→ Problem requirements
Repeat, exactly as written, every line from the one holding "Write part 3" through the one holding "for joint in". Leave out all other lines.

── Material for this task ──

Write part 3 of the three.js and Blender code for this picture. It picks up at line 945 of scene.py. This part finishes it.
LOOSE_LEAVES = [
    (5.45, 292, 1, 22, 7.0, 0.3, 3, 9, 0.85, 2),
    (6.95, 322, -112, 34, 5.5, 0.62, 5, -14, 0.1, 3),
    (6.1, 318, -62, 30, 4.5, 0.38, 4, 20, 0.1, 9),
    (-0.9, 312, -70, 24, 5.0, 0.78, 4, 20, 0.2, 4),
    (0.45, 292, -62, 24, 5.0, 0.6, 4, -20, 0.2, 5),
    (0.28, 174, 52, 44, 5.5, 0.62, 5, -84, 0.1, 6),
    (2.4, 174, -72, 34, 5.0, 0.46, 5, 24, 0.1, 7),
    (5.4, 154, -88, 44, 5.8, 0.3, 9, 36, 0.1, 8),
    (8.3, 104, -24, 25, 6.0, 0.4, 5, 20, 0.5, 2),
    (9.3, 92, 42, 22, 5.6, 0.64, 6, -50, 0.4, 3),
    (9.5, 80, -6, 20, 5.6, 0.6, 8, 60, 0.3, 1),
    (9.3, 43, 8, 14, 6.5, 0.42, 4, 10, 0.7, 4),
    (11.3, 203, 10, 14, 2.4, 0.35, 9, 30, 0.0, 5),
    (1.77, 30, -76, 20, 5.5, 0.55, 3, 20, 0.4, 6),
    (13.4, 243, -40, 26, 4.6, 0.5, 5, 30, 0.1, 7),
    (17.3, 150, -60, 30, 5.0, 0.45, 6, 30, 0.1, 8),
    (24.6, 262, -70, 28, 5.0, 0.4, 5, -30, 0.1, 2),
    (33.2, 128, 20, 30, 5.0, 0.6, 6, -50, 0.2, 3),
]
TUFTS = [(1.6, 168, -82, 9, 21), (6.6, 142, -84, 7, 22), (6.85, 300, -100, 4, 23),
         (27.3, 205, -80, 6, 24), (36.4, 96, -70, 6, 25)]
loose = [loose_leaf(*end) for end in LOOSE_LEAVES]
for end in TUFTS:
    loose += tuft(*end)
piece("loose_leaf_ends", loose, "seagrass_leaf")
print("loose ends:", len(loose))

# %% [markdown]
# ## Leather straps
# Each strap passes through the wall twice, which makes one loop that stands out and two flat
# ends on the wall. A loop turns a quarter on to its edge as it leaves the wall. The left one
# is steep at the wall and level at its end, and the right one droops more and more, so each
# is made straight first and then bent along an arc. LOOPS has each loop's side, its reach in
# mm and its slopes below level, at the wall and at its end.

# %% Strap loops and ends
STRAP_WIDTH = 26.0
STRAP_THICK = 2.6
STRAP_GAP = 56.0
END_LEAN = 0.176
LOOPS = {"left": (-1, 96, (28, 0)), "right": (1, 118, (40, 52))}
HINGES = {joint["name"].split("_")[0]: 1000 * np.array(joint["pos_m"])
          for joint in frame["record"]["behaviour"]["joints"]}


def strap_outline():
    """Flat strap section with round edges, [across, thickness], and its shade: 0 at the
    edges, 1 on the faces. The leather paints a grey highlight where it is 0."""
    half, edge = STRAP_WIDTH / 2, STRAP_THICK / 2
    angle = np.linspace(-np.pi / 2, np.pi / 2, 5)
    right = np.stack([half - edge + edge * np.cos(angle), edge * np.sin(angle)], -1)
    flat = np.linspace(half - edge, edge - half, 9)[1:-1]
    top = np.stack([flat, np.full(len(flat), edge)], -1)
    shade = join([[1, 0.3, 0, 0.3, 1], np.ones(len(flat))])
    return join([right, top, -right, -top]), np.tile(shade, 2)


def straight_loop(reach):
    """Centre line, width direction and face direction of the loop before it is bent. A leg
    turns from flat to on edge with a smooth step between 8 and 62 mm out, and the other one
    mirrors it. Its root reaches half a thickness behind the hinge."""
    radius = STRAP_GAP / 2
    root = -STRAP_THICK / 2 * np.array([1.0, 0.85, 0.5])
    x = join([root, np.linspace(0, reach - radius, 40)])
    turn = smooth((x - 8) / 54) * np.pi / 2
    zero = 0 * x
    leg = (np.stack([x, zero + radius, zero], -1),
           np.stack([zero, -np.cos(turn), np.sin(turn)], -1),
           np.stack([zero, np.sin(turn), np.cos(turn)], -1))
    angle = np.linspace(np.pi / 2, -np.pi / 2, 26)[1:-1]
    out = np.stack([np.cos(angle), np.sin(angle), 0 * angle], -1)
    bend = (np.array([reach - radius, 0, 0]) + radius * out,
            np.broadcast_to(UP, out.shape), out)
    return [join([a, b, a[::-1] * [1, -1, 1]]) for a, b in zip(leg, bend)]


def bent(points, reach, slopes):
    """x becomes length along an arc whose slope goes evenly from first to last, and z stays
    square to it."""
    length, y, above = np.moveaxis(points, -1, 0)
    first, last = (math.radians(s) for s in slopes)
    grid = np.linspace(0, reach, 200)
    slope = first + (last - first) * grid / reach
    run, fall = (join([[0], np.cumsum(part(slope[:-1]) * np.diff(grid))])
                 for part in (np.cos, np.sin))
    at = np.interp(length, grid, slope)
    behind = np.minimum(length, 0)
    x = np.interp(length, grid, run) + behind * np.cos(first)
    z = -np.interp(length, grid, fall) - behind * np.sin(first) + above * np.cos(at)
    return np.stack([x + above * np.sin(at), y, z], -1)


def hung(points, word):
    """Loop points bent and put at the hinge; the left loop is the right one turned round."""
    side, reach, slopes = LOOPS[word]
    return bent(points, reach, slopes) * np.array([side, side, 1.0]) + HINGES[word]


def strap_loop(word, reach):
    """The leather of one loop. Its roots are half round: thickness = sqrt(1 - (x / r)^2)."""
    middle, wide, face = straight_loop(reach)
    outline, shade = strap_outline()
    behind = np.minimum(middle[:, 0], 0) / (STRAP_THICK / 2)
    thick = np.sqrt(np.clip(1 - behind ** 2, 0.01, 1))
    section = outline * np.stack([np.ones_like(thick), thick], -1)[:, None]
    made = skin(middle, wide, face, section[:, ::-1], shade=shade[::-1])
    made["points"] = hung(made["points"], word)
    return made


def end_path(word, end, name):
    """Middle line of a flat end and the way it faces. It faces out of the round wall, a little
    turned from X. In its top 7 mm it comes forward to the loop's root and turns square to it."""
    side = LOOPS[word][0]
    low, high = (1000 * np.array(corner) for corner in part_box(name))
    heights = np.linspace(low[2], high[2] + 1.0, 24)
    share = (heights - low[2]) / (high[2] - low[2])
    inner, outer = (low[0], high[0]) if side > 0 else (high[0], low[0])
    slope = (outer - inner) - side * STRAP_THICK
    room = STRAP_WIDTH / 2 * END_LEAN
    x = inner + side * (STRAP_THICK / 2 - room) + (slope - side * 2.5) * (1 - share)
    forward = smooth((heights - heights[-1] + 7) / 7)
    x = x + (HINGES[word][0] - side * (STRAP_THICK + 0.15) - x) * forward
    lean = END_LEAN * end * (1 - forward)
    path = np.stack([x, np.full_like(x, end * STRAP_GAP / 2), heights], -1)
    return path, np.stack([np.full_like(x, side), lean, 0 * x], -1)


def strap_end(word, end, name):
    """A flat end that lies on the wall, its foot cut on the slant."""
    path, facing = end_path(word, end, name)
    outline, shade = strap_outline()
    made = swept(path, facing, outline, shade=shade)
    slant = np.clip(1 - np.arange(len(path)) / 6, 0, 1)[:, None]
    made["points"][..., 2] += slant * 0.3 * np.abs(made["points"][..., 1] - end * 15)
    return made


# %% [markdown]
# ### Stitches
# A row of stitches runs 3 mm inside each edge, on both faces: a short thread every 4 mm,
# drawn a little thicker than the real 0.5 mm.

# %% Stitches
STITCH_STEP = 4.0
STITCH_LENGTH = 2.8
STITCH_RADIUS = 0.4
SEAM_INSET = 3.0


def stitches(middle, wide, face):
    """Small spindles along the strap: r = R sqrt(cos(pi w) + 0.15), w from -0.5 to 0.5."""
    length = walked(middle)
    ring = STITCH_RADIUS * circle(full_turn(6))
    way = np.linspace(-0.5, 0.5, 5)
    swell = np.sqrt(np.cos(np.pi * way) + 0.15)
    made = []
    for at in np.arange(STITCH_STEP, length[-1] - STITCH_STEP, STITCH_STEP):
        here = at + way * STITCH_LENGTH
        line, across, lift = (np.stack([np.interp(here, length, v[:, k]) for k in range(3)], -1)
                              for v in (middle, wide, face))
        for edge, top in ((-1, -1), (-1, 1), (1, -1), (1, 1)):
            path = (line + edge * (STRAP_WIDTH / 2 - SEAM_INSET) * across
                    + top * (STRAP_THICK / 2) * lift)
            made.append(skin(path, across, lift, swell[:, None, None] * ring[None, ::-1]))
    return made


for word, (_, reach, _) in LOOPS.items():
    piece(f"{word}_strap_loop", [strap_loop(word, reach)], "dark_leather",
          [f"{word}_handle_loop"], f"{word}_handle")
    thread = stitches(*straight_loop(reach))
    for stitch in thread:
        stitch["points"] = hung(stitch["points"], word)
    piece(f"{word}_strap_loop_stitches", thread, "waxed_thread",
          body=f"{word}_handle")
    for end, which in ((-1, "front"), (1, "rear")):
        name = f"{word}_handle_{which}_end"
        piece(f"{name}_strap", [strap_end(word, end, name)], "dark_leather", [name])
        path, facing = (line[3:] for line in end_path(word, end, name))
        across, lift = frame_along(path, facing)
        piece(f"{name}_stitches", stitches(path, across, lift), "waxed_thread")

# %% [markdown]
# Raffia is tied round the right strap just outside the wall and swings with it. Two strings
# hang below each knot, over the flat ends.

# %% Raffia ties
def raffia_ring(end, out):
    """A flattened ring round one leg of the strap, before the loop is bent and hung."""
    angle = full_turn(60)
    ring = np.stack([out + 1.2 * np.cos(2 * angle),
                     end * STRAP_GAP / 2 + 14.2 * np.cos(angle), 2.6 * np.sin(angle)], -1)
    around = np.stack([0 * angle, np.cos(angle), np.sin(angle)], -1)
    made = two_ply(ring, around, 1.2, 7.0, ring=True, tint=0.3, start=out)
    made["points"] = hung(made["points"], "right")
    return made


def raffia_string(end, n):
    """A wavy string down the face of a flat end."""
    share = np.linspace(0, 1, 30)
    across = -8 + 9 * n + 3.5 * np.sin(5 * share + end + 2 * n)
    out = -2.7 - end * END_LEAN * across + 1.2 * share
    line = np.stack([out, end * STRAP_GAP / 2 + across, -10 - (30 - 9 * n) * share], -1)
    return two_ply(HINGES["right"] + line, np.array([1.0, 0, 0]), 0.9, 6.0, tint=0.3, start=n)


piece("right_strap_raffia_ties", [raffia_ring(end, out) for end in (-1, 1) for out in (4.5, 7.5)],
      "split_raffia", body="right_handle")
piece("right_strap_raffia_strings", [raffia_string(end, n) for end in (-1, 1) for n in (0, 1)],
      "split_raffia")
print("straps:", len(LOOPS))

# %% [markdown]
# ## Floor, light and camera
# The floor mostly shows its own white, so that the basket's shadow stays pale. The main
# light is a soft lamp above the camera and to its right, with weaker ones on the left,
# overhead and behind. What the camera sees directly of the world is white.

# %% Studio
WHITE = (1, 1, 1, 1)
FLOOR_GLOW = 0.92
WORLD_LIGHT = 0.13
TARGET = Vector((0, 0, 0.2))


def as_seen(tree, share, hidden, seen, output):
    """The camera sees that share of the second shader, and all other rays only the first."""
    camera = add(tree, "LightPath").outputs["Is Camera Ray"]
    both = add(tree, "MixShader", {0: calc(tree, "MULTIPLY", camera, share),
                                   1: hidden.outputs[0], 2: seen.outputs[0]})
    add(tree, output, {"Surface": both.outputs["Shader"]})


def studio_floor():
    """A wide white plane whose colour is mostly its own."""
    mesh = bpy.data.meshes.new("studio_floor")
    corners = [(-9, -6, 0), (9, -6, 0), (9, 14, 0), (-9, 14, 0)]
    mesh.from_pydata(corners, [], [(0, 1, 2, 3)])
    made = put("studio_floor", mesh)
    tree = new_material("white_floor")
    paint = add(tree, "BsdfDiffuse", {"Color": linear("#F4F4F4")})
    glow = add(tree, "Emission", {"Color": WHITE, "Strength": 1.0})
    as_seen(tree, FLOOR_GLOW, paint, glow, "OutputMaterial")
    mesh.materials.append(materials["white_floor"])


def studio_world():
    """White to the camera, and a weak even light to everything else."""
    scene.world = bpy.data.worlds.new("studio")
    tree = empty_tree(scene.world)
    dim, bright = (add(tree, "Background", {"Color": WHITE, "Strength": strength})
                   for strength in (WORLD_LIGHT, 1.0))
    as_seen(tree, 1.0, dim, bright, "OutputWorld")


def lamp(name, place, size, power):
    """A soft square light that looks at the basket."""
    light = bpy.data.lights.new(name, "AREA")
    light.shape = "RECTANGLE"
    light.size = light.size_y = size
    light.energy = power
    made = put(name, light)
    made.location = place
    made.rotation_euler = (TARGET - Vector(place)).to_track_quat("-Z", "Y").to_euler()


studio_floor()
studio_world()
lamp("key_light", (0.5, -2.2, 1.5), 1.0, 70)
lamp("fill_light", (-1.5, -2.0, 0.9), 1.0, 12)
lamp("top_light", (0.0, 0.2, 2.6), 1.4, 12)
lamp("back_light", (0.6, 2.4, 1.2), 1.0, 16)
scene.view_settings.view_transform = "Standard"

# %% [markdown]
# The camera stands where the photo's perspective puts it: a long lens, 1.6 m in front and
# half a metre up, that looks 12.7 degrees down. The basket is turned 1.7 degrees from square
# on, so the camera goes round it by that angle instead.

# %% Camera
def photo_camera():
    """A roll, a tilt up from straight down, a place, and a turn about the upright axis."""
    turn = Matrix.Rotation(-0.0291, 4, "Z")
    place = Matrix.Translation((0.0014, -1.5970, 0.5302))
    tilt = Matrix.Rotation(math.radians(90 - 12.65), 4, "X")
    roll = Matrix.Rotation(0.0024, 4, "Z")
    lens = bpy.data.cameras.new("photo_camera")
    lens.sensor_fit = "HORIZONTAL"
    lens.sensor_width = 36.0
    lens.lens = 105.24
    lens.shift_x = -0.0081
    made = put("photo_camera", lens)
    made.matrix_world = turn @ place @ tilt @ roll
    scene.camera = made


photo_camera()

───
── Material for this task ──

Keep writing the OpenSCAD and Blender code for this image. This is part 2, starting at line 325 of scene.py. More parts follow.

───

→ Task answer
Write part 3 of the three.js and Blender code for this picture. It picks up at line 945 of scene.py. This part finishes it.
LOOSE_LEAVES = [
    (5.45, 292, 1, 22, 7.0, 0.3, 3, 9, 0.85, 2),
    (6.95, 322, -112, 34, 5.5, 0.62, 5, -14, 0.1, 3),
    (6.1, 318, -62, 30, 4.5, 0.38, 4, 20, 0.1, 9),
    (-0.9, 312, -70, 24, 5.0, 0.78, 4, 20, 0.2, 4),
    (0.45, 292, -62, 24, 5.0, 0.6, 4, -20, 0.2, 5),
    (0.28, 174, 52, 44, 5.5, 0.62, 5, -84, 0.1, 6),
    (2.4, 174, -72, 34, 5.0, 0.46, 5, 24, 0.1, 7),
    (5.4, 154, -88, 44, 5.8, 0.3, 9, 36, 0.1, 8),
    (8.3, 104, -24, 25, 6.0, 0.4, 5, 20, 0.5, 2),
    (9.3, 92, 42, 22, 5.6, 0.64, 6, -50, 0.4, 3),
    (9.5, 80, -6, 20, 5.6, 0.6, 8, 60, 0.3, 1),
    (9.3, 43, 8, 14, 6.5, 0.42, 4, 10, 0.7, 4),
    (11.3, 203, 10, 14, 2.4, 0.35, 9, 30, 0.0, 5),
    (1.77, 30, -76, 20, 5.5, 0.55, 3, 20, 0.4, 6),
    (13.4, 243, -40, 26, 4.6, 0.5, 5, 30, 0.1, 7),
    (17.3, 150, -60, 30, 5.0, 0.45, 6, 30, 0.1, 8),
    (24.6, 262, -70, 28, 5.0, 0.4, 5, -30, 0.1, 2),
    (33.2, 128, 20, 30, 5.0, 0.6, 6, -50, 0.2, 3),
]
TUFTS = [(1.6, 168, -82, 9, 21), (6.6, 142, -84, 7, 22), (6.85, 300, -100, 4, 23),
         (27.3, 205, -80, 6, 24), (36.4, 96, -70, 6, 25)]
loose = [loose_leaf(*end) for end in LOOSE_LEAVES]
for end in TUFTS:
    loose += tuft(*end)
piece("loose_leaf_ends", loose, "seagrass_leaf")
print("loose ends:", len(loose))

# %% [markdown]
# ## Leather straps
# Each strap passes through the wall twice, which makes one loop that stands out and two flat
# ends on the wall. A loop turns a quarter on to its edge as it leaves the wall. The left one
# is steep at the wall and level at its end, and the right one droops more and more, so each
# is made straight first and then bent along an arc. LOOPS has each loop's side, its reach in
# mm and its slopes below level, at the wall and at its end.

# %% Strap loops and ends
STRAP_WIDTH = 26.0
STRAP_THICK = 2.6
STRAP_GAP = 56.0
END_LEAN = 0.176
LOOPS = {"left": (-1, 96, (28, 0)), "right": (1, 118, (40, 52))}
HINGES = {joint["name"].split("_")[0]: 1000 * np.array(joint["pos_m"])
          for joint in frame["record"]["behaviour"]["joints"]}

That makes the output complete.